Churn is high among employees at Medium with fresh ideas for a failed experiment. Today, in 2020, we live in a world where Facebook, Twitter and YouTube are practicing censorship.

Is it any big surprise that Medium too went astray? In its pivot from Ads to a subscription model, it also lost a little bit of the soul of what made it great, the actual creators. The topics they cared about. Medium tried to own their creativity, to replace them with its own in-house machine, promote that over people who gave their writing lives to Medium. Medium tried to hack how we read content and short articles, but didn’t understand that the participation and communities are part of the experience.

By cleaning its platform of crypto content, of technology writers, of serious content – of young men – Medium changed the trajectory of its startup. Too much group think in San Francisco (now New York) perverted Medium, and the pivot to more control of the community, publications and creators, was a disaster in 2018 and 2019. No, a new logo won’t save Medium. Medium is always hiring and that means Medium is perpetuating failing.

Users have taken to Twitter to express their confusion at the design, with some even presenting their own theories on what the three shapes might represent. Medium pretends to be writer and reader centric, but it’s not. Medium’s identity has been polluted by Silicon Valley manipulation. It’s not exciting. It’s not humane to exploit creators for pennies.

1/ Notice some changes in your app? 👀

Today, we’re excited to unveil Medium’s evolved brand identity. Our goal is to better express who we are, where we came from, and where we’re going.

— Medium (@Medium) October 14, 2020

Medium is a carousel of shallow articles and clickbait in 2020 with people that don’t even care about their creators. Medium’s history of aesthetics is as broken as the user and reader experience. As broken as a business model that is like a gig-economy for starving desperate writers.

Medium is like an ideal that has been perverted with the times, an unfinished experiment of Silicon Valley that never led to fruition.

“This is, again, what happens on Medium — there’s always a new idea, always more to the story.” There’s also some attempt at being genuine, while pushing the levers from behind the curtains. The lure of the Partner Program was not sincere, and the treatment of Medium’s former communities is what Silicon Valley does, from time to time.

Medium is a sad to be continued sign of the ill-fated future of bloggers, poets and creatives everywhere on an internet that no longer has the attention span to create, read or admire the writing of others. There are no future journalists or exciting writers on Medium left to discover. Medium alienated its most valuable resource, our actual creativity.

Medium is a lost freak in the control of San Francisco/New York over the narrative of bloggers. It’s fate is now in the hands of editors very aware of their self-importance.

But the truth is, in a myriad attention economy we also do not care any longer about Medium.

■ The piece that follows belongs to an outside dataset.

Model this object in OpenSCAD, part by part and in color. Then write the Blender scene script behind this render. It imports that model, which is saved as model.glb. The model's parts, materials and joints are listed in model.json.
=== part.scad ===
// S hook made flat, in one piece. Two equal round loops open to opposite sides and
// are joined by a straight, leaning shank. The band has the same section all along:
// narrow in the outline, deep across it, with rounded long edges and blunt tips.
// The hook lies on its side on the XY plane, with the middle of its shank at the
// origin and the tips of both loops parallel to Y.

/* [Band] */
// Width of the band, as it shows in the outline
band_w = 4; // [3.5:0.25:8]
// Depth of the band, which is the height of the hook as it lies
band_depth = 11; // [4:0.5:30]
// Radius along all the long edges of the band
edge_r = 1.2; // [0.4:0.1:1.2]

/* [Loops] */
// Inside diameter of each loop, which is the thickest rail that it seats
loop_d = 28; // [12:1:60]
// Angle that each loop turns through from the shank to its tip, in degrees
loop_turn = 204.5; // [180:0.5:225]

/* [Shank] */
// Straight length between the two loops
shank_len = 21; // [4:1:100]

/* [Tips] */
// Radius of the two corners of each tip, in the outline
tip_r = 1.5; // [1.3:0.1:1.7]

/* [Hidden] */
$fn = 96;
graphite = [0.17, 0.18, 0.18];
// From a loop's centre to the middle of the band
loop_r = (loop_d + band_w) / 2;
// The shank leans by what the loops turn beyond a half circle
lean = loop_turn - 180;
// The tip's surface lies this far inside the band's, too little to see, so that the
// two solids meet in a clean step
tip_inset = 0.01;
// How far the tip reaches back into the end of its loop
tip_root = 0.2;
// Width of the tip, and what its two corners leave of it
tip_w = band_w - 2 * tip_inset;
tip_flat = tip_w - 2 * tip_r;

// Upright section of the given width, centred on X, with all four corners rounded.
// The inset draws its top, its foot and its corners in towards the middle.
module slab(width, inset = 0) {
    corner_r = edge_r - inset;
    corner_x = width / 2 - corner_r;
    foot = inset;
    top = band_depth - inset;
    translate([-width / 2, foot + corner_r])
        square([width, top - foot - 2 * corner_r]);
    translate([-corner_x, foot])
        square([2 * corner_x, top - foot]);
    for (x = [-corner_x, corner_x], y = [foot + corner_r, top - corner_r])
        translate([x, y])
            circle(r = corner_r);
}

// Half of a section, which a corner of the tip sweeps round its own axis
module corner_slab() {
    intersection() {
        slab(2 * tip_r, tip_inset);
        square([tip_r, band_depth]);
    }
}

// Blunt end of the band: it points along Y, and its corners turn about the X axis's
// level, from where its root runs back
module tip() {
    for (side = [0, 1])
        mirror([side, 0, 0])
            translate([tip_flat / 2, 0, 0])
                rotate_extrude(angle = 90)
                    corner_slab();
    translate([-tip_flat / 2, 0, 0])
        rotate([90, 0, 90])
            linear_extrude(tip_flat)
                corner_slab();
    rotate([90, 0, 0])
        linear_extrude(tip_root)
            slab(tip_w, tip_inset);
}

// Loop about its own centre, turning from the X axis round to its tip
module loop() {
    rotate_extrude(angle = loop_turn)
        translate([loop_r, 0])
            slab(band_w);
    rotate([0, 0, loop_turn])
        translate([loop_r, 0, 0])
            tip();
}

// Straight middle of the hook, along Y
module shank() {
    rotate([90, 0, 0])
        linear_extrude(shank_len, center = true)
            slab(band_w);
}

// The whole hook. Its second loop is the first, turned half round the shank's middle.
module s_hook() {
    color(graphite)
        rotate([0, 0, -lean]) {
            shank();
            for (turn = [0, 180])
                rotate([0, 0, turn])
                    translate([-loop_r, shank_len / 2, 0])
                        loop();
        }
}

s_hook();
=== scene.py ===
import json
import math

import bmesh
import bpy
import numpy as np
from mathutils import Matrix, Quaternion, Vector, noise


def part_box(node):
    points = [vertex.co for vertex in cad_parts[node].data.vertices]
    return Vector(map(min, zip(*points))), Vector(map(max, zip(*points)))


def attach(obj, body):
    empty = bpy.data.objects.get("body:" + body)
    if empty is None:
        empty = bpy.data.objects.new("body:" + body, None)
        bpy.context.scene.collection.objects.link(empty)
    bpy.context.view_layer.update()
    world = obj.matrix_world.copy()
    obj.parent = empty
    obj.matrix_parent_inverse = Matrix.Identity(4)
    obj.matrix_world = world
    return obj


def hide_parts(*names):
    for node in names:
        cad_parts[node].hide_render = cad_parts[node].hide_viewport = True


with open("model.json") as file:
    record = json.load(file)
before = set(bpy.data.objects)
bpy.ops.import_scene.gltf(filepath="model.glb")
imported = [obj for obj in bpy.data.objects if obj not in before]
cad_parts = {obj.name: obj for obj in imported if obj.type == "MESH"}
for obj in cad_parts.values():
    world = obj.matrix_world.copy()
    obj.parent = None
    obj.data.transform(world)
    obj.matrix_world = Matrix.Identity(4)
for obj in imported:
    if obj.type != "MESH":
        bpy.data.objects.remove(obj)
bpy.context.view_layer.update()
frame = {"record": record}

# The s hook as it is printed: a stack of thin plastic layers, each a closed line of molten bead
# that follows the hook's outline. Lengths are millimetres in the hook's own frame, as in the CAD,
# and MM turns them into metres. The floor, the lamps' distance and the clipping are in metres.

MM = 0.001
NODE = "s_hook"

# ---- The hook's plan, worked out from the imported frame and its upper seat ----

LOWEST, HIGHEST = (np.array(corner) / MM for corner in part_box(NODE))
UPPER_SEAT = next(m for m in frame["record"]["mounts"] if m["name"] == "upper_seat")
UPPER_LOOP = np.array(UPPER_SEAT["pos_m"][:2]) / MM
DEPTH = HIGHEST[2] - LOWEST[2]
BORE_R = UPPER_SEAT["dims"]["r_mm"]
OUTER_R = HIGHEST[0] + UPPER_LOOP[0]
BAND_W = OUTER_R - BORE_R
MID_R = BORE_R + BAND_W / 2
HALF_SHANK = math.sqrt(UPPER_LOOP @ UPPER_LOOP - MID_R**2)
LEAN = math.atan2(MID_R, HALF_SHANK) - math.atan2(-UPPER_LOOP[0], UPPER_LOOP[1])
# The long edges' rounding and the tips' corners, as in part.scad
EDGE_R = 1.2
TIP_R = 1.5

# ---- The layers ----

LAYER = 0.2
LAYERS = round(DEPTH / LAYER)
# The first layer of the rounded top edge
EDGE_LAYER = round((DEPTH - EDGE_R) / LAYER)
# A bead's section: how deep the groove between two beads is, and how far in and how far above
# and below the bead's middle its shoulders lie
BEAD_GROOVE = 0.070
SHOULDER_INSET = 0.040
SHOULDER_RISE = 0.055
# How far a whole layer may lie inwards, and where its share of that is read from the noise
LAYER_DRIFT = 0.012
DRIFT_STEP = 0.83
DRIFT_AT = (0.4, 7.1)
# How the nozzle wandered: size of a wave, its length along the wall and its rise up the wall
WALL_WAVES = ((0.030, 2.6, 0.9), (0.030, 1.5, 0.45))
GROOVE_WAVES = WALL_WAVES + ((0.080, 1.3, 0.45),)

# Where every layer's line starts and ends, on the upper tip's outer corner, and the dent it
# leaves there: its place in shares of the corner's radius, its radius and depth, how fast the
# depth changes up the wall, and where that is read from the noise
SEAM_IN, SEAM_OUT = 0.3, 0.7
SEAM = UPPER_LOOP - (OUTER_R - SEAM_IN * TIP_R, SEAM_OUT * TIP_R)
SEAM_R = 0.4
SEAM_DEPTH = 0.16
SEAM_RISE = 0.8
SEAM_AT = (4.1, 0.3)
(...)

Medium’s long-standing deceit and our cynicism now is not unjustified.

In Medium’s new logo, “the distorted ellipsis,” each circle represents a writer being squeezed by an ever-changing business model

— Casey Newton (@CaseyNewton) October 14, 2020

There’s a certain frustration with Medium’s manipulation of its users. Its ever changing terms of service and its ever present mob like echo bubbles. Its lack of diversity. It’s hypochondria of liberalism. And it’s Silicon Valley deceit around the corner of every “product” decision it makes is a lie. An unending exploitation of users, creators, at scale.

Perhaps Medium’s desperation to carve out its own identity yet again is simply the reality of a startup that has outlived its purpose, a blogging platform without a viable future that is running out of cash. But it’s also a representation of the fragmentation of Silicon Valley. The people we used to look up to who have betrayed us with bizarre and astonishingly insensitive products.

The new @Medium logo represents my rapidly diminishing sanity from the beginning of 2020 to now.

— Aimee Pearcy (@aimeepearcy_) October 14, 2020

Medium’s fall from grace was gradual and there were many mistakes a long the way. Medium was not a good actor. So in retrospect we laugh at Medium because it belongs to the history of the internet. It probably doesn’t help that Medium has changed its look quite so often in the last few years. 2015 saw the introduction of a geometric ‘M’ logo, which was replaced two years later by a flatter, more traditional version of the letter.

We the creatives became the product, and as users were exploited and discarded. Medium was always hungry for new writers who would try their best to feed a machine that wasn’t built for them. The flaw in Medium’s design was a Silicon Valley mentality.

Medium no longer inspires us or enlightens us, for the most part. Medium wasn’t built for creators, it was never user centric. It was built by a few while male engineers and venture capitalists to exploit our creativity. Medium is not for the curious, but for those poor souls that are willing to write for pennies, or be bullied by clickbait artists and cliques on various Facebook groups.

Let’s stop pretending, a re-brand cannot save you, Medium. You betrayed your own soul in the fabrication of your artificial identity and the exploitation of your end users. You can write your own story, but we the people that were there before know your true voice. Medium, you could have been different. You could have survived. But you followed a Silicon Valley ruthlessness that made your app and community sterile and empty of humanity.

Medium is a company obsessed with itself, without even exhibiting a basic understanding of the user experience or what made it great once a long time ago. This illustrates how Silicon Valley operates, a company where employees and creators are seen as an extractable renewable resource.

Churn and burn. In subsequent failed pivots, they have destroyed what blogging could have been. It illustrates the shelf life for great ideas really is limited. As are empty words.

If your own publications trump the community, you are no longer a platform but just like any other website. How very original are the pivots to monetization. How bland and barren, how ingloriously hollow.